• _Given data_
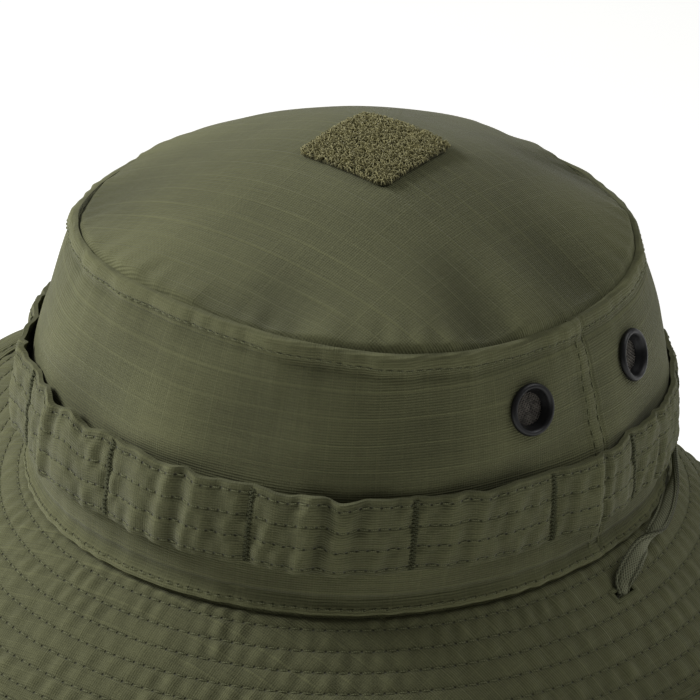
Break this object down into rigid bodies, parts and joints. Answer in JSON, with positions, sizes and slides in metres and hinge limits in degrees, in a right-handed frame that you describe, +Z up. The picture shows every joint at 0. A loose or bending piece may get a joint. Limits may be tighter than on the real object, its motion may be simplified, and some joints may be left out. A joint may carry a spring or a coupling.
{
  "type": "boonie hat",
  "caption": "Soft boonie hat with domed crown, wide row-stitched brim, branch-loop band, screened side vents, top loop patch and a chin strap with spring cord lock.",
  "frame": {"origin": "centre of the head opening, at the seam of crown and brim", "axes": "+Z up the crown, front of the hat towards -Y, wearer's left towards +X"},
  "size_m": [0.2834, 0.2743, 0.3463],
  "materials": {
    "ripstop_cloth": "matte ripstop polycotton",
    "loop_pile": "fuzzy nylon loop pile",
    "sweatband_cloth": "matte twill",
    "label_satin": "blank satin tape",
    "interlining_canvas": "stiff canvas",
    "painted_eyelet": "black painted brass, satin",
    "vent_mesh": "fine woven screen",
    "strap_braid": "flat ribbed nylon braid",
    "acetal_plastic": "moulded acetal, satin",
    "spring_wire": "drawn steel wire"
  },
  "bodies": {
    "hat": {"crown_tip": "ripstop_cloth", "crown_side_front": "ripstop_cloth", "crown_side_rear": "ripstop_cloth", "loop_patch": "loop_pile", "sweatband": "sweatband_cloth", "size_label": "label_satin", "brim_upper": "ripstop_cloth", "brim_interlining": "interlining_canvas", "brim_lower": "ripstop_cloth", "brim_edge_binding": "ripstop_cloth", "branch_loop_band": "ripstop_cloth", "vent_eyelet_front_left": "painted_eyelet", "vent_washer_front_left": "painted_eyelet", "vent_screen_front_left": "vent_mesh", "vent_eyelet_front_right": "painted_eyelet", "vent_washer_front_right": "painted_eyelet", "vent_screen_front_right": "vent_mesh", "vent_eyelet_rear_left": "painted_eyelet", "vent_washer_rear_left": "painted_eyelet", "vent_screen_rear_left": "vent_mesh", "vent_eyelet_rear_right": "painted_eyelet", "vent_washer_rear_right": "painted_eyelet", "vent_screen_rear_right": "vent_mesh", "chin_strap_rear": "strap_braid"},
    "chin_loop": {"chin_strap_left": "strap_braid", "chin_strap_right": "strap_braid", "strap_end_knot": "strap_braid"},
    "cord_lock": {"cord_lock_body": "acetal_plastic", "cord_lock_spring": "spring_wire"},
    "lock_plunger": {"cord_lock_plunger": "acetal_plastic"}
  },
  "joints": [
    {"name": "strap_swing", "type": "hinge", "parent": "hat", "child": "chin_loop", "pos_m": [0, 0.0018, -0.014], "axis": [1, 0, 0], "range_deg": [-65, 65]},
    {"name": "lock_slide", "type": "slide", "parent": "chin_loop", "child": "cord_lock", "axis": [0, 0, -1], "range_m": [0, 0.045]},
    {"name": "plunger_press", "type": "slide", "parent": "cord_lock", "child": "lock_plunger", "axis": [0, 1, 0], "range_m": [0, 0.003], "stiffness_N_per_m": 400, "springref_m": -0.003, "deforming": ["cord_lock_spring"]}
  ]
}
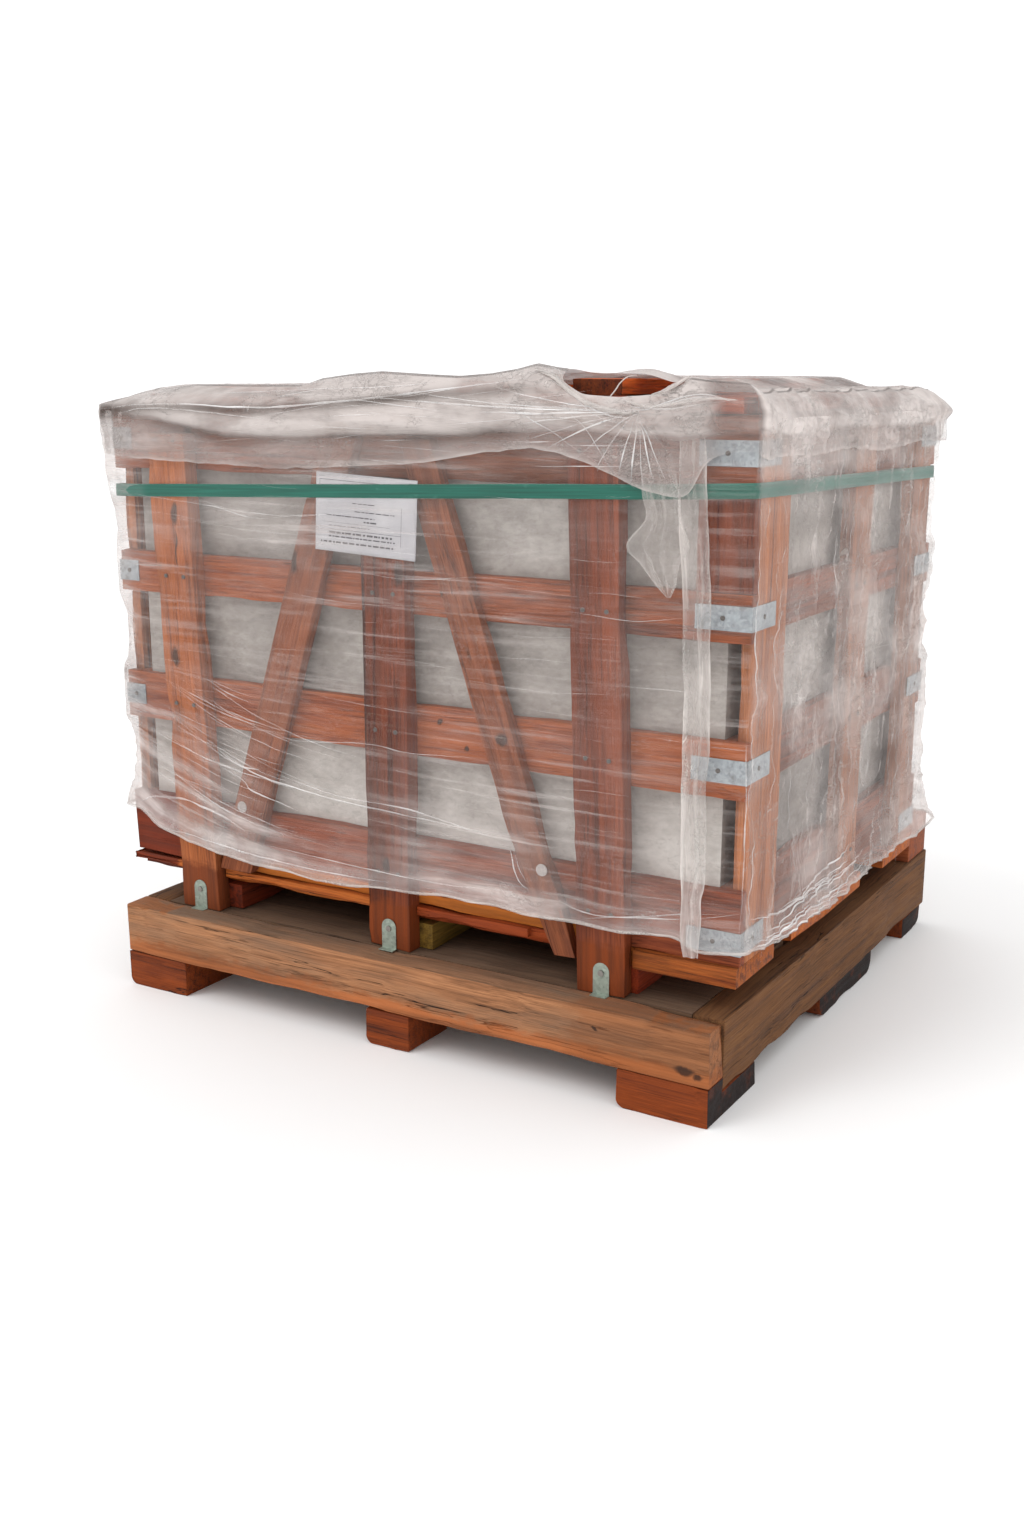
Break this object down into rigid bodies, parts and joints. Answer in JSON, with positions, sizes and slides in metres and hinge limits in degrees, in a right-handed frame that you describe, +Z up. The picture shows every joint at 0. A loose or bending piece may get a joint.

• _Aim_
Repeat the material in full, exactly as it stands.

• _Reply_
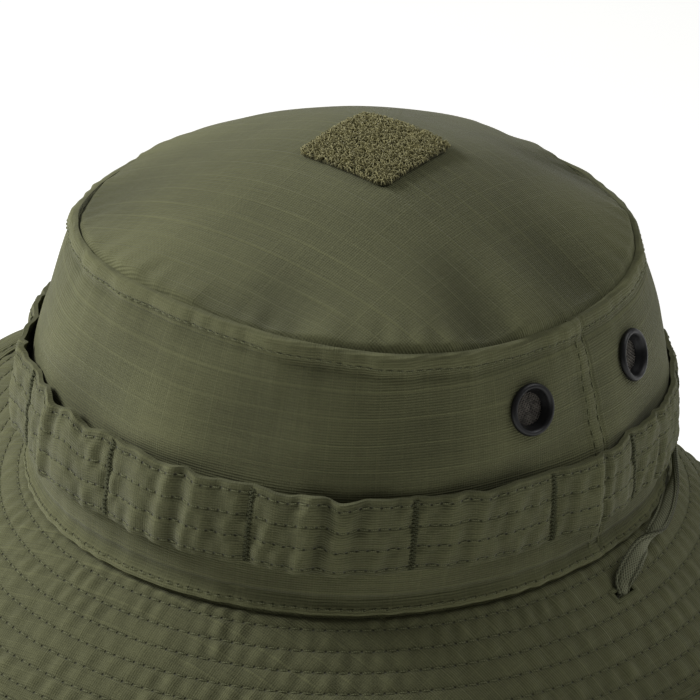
Break this object down into rigid bodies, parts and joints. Answer in JSON, with positions, sizes and slides in metres and hinge limits in degrees, in a right-handed frame that you describe, +Z up. The picture shows every joint at 0. A loose or bending piece may get a joint. Limits may be tighter than on the real object, its motion may be simplified, and some joints may be left out. A joint may carry a spring or a coupling.
{
  "type": "boonie hat",
  "caption": "Soft boonie hat with domed crown, wide row-stitched brim, branch-loop band, screened side vents, top loop patch and a chin strap with spring cord lock.",
  "frame": {"origin": "centre of the head opening, at the seam of crown and brim", "axes": "+Z up the crown, front of the hat towards -Y, wearer's left towards +X"},
  "size_m": [0.2834, 0.2743, 0.3463],
  "materials": {
    "ripstop_cloth": "matte ripstop polycotton",
    "loop_pile": "fuzzy nylon loop pile",
    "sweatband_cloth": "matte twill",
    "label_satin": "blank satin tape",
    "interlining_canvas": "stiff canvas",
    "painted_eyelet": "black painted brass, satin",
    "vent_mesh": "fine woven screen",
    "strap_braid": "flat ribbed nylon braid",
    "acetal_plastic": "moulded acetal, satin",
    "spring_wire": "drawn steel wire"
  },
  "bodies": {
    "hat": {"crown_tip": "ripstop_cloth", "crown_side_front": "ripstop_cloth", "crown_side_rear": "ripstop_cloth", "loop_patch": "loop_pile", "sweatband": "sweatband_cloth", "size_label": "label_satin", "brim_upper": "ripstop_cloth", "brim_interlining": "interlining_canvas", "brim_lower": "ripstop_cloth", "brim_edge_binding": "ripstop_cloth", "branch_loop_band": "ripstop_cloth", "vent_eyelet_front_left": "painted_eyelet", "vent_washer_front_left": "painted_eyelet", "vent_screen_front_left": "vent_mesh", "vent_eyelet_front_right": "painted_eyelet", "vent_washer_front_right": "painted_eyelet", "vent_screen_front_right": "vent_mesh", "vent_eyelet_rear_left": "painted_eyelet", "vent_washer_rear_left": "painted_eyelet", "vent_screen_rear_left": "vent_mesh", "vent_eyelet_rear_right": "painted_eyelet", "vent_washer_rear_right": "painted_eyelet", "vent_screen_rear_right": "vent_mesh", "chin_strap_rear": "strap_braid"},
    "chin_loop": {"chin_strap_left": "strap_braid", "chin_strap_right": "strap_braid", "strap_end_knot": "strap_braid"},
    "cord_lock": {"cord_lock_body": "acetal_plastic", "cord_lock_spring": "spring_wire"},
    "lock_plunger": {"cord_lock_plunger": "acetal_plastic"}
  },
  "joints": [
    {"name": "strap_swing", "type": "hinge", "parent": "hat", "child": "chin_loop", "pos_m": [0, 0.0018, -0.014], "axis": [1, 0, 0], "range_deg": [-65, 65]},
    {"name": "lock_slide", "type": "slide", "parent": "chin_loop", "child": "cord_lock", "axis": [0, 0, -1], "range_m": [0, 0.045]},
    {"name": "plunger_press", "type": "slide", "parent": "cord_lock", "child": "lock_plunger", "axis": [0, 1, 0], "range_m": [0, 0.003], "stiffness_N_per_m": 400, "springref_m": -0.003, "deforming": ["cord_lock_spring"]}
  ]
}
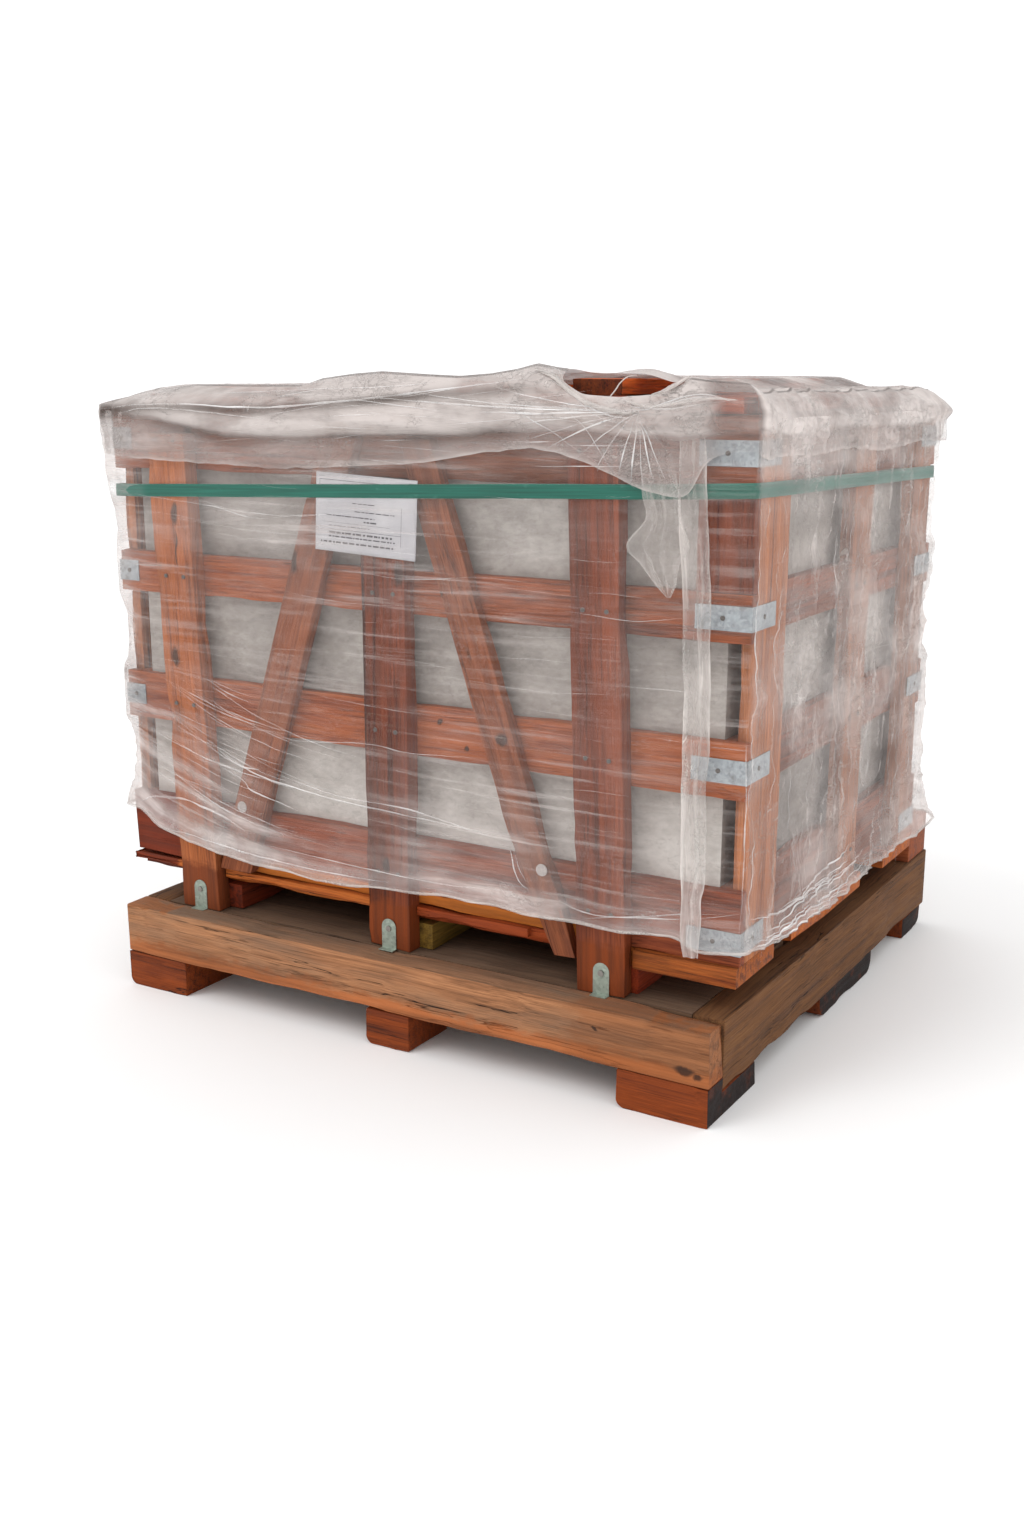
Break this object down into rigid bodies, parts and joints. Answer in JSON, with positions, sizes and slides in metres and hinge limits in degrees, in a right-handed frame that you describe, +Z up. The picture shows every joint at 0. A loose or bending piece may get a joint.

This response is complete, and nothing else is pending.